> [WHAT IS REQUIRED] Repeat exactly and only the lines from the line containing "# ---- release" through the line containing "in imported if", both included.

## Start PROVIDED RECORDS

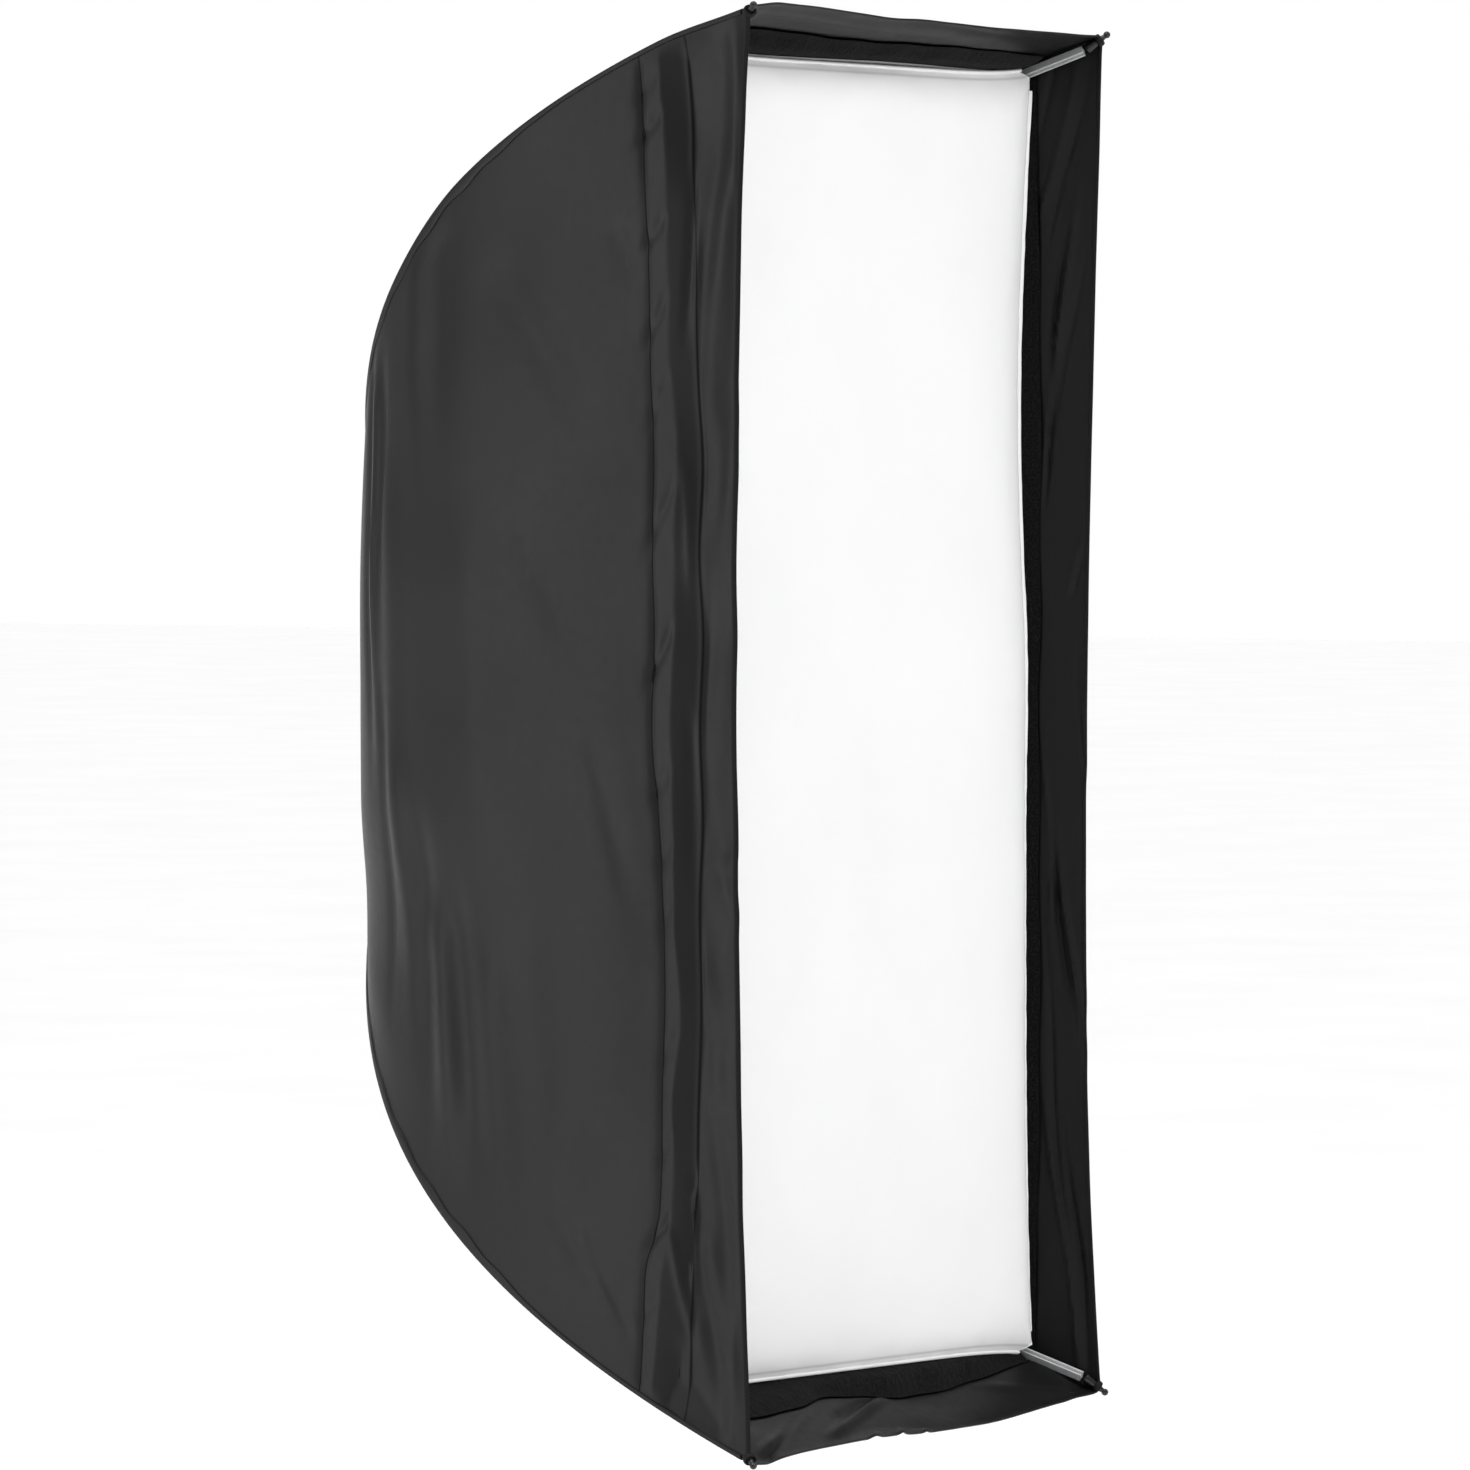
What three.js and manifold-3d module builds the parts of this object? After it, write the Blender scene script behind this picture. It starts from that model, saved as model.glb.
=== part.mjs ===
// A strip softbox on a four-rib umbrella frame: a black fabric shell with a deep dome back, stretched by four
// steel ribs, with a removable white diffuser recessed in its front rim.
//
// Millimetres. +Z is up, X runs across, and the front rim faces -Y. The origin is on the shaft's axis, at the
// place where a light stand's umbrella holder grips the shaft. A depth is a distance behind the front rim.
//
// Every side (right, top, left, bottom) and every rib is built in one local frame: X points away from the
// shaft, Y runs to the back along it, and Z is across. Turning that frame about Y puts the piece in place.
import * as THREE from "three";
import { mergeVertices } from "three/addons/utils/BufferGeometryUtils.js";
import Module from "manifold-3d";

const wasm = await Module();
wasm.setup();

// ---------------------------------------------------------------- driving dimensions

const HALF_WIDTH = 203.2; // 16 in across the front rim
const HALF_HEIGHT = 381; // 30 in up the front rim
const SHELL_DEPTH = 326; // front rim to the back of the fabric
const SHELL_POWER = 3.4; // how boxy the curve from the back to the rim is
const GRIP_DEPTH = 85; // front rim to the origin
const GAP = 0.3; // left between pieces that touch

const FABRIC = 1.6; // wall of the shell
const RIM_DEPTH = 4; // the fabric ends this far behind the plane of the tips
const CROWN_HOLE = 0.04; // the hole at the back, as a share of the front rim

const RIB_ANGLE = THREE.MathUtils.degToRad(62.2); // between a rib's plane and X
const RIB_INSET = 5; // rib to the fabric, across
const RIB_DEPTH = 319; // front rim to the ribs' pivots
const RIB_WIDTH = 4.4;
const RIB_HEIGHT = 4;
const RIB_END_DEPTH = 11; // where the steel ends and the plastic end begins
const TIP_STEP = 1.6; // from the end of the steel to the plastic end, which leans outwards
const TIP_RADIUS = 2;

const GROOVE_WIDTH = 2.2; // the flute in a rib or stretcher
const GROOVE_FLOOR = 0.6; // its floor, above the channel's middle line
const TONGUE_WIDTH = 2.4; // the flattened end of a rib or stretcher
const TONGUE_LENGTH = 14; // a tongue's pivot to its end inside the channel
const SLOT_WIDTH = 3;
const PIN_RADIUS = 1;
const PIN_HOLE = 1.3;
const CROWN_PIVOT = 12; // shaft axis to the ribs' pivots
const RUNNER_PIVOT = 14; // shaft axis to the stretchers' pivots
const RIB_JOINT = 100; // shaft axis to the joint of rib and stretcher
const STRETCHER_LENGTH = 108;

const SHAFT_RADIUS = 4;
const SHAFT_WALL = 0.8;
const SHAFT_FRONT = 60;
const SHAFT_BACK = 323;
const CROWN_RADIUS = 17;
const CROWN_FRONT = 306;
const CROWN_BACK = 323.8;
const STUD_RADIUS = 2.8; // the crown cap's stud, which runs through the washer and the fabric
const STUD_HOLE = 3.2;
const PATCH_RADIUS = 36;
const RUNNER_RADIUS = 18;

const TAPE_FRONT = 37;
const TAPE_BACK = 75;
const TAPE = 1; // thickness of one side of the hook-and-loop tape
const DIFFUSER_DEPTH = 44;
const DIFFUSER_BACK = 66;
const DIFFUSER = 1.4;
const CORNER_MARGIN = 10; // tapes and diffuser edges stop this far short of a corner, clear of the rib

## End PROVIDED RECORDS
## Start PROVIDED RECORDS

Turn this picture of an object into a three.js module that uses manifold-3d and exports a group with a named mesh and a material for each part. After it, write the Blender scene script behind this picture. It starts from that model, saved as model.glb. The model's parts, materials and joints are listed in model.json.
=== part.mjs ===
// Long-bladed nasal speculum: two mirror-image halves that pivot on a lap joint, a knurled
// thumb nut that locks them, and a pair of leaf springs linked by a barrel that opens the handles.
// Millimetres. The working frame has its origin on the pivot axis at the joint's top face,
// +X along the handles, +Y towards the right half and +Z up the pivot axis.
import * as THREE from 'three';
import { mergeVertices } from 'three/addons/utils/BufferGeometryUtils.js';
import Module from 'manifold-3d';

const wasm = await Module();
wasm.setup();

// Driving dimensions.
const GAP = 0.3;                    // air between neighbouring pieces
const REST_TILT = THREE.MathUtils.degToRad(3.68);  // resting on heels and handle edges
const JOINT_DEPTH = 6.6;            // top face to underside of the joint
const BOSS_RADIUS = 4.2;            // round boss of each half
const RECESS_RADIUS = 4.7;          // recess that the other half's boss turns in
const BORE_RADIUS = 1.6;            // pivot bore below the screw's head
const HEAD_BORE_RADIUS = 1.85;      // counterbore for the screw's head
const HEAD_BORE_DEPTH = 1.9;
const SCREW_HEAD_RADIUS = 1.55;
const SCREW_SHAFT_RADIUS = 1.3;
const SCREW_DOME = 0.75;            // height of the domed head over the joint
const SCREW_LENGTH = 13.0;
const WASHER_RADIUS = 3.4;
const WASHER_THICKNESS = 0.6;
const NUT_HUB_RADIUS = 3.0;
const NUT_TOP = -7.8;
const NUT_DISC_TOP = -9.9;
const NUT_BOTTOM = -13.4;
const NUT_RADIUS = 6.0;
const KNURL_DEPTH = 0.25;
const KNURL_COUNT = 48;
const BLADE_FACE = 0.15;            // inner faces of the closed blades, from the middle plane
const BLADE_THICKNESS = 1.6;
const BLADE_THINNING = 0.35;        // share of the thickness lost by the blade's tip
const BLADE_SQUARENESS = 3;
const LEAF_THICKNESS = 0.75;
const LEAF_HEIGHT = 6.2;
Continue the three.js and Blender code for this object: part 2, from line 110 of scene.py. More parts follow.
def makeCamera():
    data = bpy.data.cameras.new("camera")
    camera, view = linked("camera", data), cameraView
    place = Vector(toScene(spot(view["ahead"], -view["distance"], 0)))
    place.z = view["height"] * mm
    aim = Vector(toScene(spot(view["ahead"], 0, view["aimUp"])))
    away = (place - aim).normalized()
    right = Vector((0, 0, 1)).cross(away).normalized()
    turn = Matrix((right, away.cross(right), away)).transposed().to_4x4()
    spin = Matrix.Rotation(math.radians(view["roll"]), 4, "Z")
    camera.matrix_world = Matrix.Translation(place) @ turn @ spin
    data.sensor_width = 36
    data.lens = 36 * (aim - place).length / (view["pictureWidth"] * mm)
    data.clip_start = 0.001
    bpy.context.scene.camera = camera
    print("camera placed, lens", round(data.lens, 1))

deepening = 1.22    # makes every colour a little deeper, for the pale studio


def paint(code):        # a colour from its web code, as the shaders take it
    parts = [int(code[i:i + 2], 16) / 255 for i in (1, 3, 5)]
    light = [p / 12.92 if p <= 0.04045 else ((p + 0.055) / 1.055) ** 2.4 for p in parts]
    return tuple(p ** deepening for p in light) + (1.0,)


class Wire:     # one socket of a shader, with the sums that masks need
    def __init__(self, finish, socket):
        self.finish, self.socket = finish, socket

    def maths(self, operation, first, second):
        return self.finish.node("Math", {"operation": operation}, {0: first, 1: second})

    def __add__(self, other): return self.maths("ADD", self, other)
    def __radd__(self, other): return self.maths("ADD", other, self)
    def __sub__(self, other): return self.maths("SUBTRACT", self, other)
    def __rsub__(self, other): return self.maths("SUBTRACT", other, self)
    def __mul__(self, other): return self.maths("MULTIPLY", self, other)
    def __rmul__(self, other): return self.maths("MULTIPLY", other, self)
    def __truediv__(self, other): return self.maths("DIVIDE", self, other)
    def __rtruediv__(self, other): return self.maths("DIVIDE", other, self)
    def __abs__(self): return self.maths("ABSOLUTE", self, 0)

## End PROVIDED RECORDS
## Start PROVIDED RECORDS

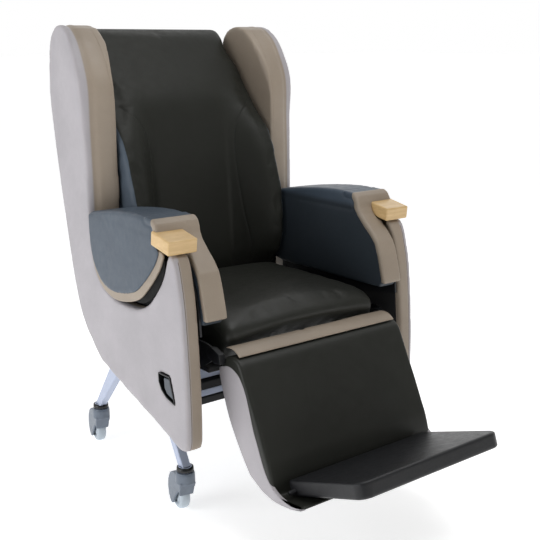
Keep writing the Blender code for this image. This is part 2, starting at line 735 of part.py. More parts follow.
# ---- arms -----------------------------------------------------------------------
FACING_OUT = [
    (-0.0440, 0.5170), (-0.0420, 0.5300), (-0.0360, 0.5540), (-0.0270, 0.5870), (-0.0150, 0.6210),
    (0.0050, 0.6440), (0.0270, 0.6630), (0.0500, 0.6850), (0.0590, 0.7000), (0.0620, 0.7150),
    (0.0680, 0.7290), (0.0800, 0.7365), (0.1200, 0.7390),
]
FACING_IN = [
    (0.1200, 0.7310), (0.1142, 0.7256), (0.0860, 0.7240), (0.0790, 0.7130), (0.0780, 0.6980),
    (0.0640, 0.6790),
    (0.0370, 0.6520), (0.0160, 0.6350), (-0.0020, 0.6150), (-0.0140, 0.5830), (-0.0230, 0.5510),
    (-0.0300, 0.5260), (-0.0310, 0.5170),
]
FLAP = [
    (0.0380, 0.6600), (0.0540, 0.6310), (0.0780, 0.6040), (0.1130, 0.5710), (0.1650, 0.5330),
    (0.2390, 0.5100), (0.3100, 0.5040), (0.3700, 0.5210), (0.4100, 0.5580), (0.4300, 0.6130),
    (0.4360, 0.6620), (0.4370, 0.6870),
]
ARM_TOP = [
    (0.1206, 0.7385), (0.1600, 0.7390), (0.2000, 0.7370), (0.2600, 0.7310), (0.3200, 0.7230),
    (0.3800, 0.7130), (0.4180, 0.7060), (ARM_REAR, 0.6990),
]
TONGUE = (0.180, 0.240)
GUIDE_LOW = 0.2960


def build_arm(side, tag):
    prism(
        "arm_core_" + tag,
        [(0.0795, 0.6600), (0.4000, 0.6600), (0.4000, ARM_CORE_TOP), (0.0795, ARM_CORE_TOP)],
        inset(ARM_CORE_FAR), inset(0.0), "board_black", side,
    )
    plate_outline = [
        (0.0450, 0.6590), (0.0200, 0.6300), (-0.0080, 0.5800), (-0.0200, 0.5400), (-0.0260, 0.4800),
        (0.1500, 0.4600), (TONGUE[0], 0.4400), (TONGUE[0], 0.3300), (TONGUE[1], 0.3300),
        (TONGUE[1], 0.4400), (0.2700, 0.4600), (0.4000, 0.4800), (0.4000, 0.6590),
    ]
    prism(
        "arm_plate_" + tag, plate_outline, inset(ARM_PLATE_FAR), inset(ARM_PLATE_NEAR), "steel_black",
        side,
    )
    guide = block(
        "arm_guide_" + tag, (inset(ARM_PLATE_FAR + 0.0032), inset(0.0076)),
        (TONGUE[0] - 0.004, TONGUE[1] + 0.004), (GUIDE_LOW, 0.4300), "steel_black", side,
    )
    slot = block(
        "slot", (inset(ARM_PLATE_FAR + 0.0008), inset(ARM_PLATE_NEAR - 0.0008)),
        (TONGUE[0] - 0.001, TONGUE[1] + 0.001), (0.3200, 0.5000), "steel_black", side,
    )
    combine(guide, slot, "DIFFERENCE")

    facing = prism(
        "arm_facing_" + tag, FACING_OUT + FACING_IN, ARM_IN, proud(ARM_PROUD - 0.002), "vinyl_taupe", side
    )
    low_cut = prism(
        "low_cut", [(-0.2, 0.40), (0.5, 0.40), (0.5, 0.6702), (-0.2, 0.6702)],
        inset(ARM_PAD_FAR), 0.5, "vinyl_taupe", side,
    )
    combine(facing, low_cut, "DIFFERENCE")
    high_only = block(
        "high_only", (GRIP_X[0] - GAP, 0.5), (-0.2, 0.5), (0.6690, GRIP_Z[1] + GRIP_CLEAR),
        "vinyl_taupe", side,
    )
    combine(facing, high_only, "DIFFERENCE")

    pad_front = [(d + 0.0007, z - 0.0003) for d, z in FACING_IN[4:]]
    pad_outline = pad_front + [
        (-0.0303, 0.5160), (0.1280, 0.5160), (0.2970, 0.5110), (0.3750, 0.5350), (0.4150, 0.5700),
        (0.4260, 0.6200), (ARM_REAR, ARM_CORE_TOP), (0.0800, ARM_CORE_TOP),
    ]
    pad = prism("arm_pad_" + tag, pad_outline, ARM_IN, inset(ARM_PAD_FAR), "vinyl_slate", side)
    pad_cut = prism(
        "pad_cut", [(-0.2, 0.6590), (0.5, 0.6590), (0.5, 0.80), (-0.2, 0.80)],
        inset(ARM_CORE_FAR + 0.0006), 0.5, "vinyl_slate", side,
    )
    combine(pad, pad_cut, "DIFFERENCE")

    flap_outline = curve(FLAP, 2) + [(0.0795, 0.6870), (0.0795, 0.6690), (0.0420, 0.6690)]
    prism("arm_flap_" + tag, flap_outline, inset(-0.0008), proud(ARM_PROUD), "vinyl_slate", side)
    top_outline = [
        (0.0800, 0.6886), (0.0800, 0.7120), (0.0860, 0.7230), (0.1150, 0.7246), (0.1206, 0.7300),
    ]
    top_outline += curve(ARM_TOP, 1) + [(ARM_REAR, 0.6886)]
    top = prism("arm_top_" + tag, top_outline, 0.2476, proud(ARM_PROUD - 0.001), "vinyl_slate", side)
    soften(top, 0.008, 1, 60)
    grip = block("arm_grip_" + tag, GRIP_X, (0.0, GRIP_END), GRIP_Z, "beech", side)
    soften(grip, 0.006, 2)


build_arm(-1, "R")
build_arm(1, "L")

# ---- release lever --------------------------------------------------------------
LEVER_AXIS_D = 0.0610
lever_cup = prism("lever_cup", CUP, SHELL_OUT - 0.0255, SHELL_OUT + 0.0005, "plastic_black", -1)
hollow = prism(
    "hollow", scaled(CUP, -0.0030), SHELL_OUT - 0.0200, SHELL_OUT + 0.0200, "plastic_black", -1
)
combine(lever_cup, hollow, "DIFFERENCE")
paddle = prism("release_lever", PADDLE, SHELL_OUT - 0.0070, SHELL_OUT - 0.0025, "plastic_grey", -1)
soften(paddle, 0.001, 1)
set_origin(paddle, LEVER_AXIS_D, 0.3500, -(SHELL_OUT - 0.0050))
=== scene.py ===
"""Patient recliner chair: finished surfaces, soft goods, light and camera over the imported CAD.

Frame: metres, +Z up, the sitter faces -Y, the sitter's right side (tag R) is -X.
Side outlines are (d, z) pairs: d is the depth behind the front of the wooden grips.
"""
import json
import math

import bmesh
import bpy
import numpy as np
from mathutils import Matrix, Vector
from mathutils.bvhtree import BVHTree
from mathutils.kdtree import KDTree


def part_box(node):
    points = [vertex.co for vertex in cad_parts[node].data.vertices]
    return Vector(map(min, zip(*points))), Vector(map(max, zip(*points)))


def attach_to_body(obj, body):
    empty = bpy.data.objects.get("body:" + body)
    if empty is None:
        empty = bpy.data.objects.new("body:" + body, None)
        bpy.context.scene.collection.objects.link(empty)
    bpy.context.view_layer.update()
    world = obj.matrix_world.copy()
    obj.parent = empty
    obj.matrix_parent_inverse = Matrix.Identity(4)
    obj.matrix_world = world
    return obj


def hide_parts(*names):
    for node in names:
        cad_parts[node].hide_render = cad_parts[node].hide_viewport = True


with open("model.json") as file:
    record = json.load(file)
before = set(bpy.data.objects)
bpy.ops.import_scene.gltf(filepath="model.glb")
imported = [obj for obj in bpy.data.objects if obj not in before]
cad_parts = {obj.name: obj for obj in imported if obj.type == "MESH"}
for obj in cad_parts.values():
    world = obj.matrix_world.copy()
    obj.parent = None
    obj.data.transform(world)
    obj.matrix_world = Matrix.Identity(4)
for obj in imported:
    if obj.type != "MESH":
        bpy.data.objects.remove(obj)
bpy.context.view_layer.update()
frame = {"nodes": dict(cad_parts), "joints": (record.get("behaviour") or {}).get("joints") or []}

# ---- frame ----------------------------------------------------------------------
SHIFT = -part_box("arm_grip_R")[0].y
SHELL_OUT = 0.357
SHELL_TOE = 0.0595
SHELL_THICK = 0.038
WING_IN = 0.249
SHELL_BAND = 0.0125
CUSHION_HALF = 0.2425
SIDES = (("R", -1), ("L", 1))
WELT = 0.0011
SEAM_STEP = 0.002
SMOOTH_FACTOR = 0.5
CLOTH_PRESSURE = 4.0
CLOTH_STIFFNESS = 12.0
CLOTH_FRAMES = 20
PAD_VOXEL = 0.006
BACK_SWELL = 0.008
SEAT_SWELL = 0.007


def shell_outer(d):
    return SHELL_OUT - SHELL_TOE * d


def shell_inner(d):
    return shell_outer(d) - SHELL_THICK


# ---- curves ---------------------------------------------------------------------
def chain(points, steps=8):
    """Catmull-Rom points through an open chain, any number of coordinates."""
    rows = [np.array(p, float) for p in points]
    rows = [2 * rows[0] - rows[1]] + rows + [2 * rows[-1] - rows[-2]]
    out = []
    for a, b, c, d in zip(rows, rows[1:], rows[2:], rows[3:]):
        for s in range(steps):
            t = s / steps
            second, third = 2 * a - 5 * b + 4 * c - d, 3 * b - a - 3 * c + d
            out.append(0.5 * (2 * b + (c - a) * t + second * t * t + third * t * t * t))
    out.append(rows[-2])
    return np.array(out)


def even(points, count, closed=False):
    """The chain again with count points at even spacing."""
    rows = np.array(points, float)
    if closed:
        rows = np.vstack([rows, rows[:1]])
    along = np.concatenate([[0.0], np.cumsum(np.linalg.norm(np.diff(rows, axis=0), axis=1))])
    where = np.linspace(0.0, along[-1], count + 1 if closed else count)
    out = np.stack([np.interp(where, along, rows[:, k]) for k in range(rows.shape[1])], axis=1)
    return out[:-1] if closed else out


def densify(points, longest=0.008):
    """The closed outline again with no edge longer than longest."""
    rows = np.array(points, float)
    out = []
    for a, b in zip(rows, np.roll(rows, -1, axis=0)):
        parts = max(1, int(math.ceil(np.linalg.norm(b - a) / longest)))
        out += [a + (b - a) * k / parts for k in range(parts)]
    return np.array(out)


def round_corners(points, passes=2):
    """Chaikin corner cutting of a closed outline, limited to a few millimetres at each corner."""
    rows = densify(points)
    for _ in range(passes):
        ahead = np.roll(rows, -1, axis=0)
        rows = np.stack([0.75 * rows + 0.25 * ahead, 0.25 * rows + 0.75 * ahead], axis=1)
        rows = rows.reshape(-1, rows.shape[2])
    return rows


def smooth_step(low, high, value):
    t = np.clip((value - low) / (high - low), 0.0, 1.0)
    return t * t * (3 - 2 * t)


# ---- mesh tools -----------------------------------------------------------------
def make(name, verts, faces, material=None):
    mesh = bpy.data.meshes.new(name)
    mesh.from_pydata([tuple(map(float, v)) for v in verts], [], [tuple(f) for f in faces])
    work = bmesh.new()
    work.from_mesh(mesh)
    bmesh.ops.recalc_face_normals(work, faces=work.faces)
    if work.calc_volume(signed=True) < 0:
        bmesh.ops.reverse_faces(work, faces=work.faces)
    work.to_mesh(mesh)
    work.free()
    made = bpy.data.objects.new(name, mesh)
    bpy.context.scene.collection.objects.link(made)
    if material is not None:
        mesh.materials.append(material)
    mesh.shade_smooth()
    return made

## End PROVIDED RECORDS

> [SOLUTION FOR THIS TASK]
# ---- release lever --------------------------------------------------------------
LEVER_AXIS_D = 0.0610
lever_cup = prism("lever_cup", CUP, SHELL_OUT - 0.0255, SHELL_OUT + 0.0005, "plastic_black", -1)
hollow = prism(
    "hollow", scaled(CUP, -0.0030), SHELL_OUT - 0.0200, SHELL_OUT + 0.0200, "plastic_black", -1
)
combine(lever_cup, hollow, "DIFFERENCE")
paddle = prism("release_lever", PADDLE, SHELL_OUT - 0.0070, SHELL_OUT - 0.0025, "plastic_grey", -1)
soften(paddle, 0.001, 1)
set_origin(paddle, LEVER_AXIS_D, 0.3500, -(SHELL_OUT - 0.0050))
=== scene.py ===
"""Patient recliner chair: finished surfaces, soft goods, light and camera over the imported CAD.

Frame: metres, +Z up, the sitter faces -Y, the sitter's right side (tag R) is -X.
Side outlines are (d, z) pairs: d is the depth behind the front of the wooden grips.
"""
import json
import math

import bmesh
import bpy
import numpy as np
from mathutils import Matrix, Vector
from mathutils.bvhtree import BVHTree
from mathutils.kdtree import KDTree


def part_box(node):
    points = [vertex.co for vertex in cad_parts[node].data.vertices]
    return Vector(map(min, zip(*points))), Vector(map(max, zip(*points)))


def attach_to_body(obj, body):
    empty = bpy.data.objects.get("body:" + body)
    if empty is None:
        empty = bpy.data.objects.new("body:" + body, None)
        bpy.context.scene.collection.objects.link(empty)
    bpy.context.view_layer.update()
    world = obj.matrix_world.copy()
    obj.parent = empty
    obj.matrix_parent_inverse = Matrix.Identity(4)
    obj.matrix_world = world
    return obj


def hide_parts(*names):
    for node in names:
        cad_parts[node].hide_render = cad_parts[node].hide_viewport = True


with open("model.json") as file:
    record = json.load(file)
before = set(bpy.data.objects)
bpy.ops.import_scene.gltf(filepath="model.glb")
imported = [obj for obj in bpy.data.objects if obj not in before]
cad_parts = {obj.name: obj for obj in imported if obj.type == "MESH"}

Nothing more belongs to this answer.